→ Task directions
Wherever "This" appears in a line, copy that line.
* Start Records supplied *
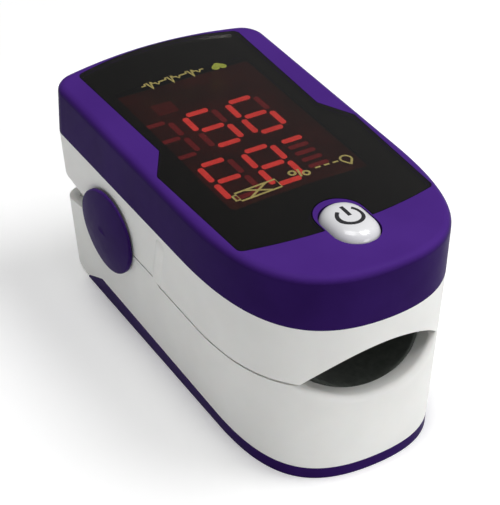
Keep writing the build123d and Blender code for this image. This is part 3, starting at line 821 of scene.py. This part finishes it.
def studio_floor(scene):
    """Plain white paper that glows faintly, which keeps the shadow soft."""
    reach = FLOOR_REACH
    mesh = bpy.data.meshes.new("floor")
    corners = [(-reach, -reach, 0), (reach, -reach, 0), (reach, reach, 0), (-reach, reach, 0)]
    mesh.from_pydata(corners, [], [(0, 1, 2, 3)])
    floor = bpy.data.objects.new("floor", mesh)
    scene.collection.objects.link(floor)
    floor.location.z = cad_low.z - FLOOR_GAP
    paper = Nodes("floor_paper")
    tones = ((0.3, srgb(247, 247, 247)), (0.7, srgb(250, 250, 250)))
    paper.colour(paper.ramp(paper.noise(40 * MM, 2.0), *tones))
    paper.set(Roughness=0.85, Specular_IOR_Level=0.2)
    paper.set(Emission_Color=(1.0, 1.0, 1.0, 1.0), Emission_Strength=0.2)
    mesh.materials.append(paper.material)


def softbox(scene, name, place, width, power):
    """A round area light that faces the middle of the object."""
    light = bpy.data.lights.new(name, "AREA")
    light.shape = "DISK"
    light.size = width
    light.energy = power
    lamp = bpy.data.objects.new(name, light)
    scene.collection.objects.link(lamp)
    lamp.location = place
    middle = (cad_low + cad_high) / 2
    lamp.rotation_euler = (middle - Vector(place)).to_track_quat("-Z", "Y").to_euler()


def studio():
    scene = bpy.context.scene
    scene.view_settings.view_transform = "Standard"
    scene.view_settings.look = "None"
    studio_world(scene)
    studio_floor(scene)
    for name, place, width, power in LIGHTS:
        softbox(scene, name, place, width, power)


def camera():
    lens = bpy.data.cameras.new("camera")
    lens.sensor_width = 36.0
    lens.lens = 127.4
    lens.clip_start, lens.clip_end = 0.01, 10.0
    eye = bpy.data.objects.new("camera", lens)
    bpy.context.scene.collection.objects.link(eye)
    place = Vector((-103.08, -156.53, 154.42)) * MM
    right = Vector((0.85024, -0.52545, 0.03139))
    down = Vector((-0.29378, -0.52317, -0.79999))
    ahead = Vector((0.43678, 0.67096, -0.59919))
    turn = Matrix((right, -down, -ahead)).transposed()
    eye.matrix_world = Matrix.Translation(place) @ turn.to_4x4()
    bpy.context.scene.camera = eye


dress_cad_nodes()
display_segments()
display_film()
window_mask()
window_icons()
power_button()
finger_pad("lower_finger_pad", "lower_cushion", 1)
finger_pad("upper_finger_pad", "upper_cushion", -1)
studio()
camera()
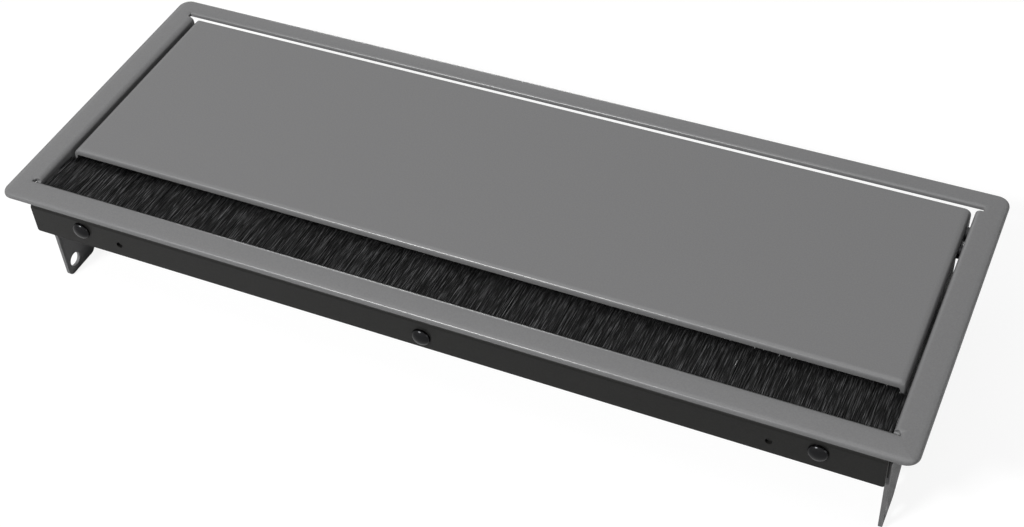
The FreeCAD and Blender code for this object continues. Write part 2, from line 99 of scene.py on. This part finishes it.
* End Records supplied *
→ Solution to the exercise
Keep writing the build123d and Blender code for this image. This is part 3, starting at line 821 of scene.py. This part finishes it.
The FreeCAD and Blender code for this object continues. Write part 2, from line 99 of scene.py on. This part finishes it.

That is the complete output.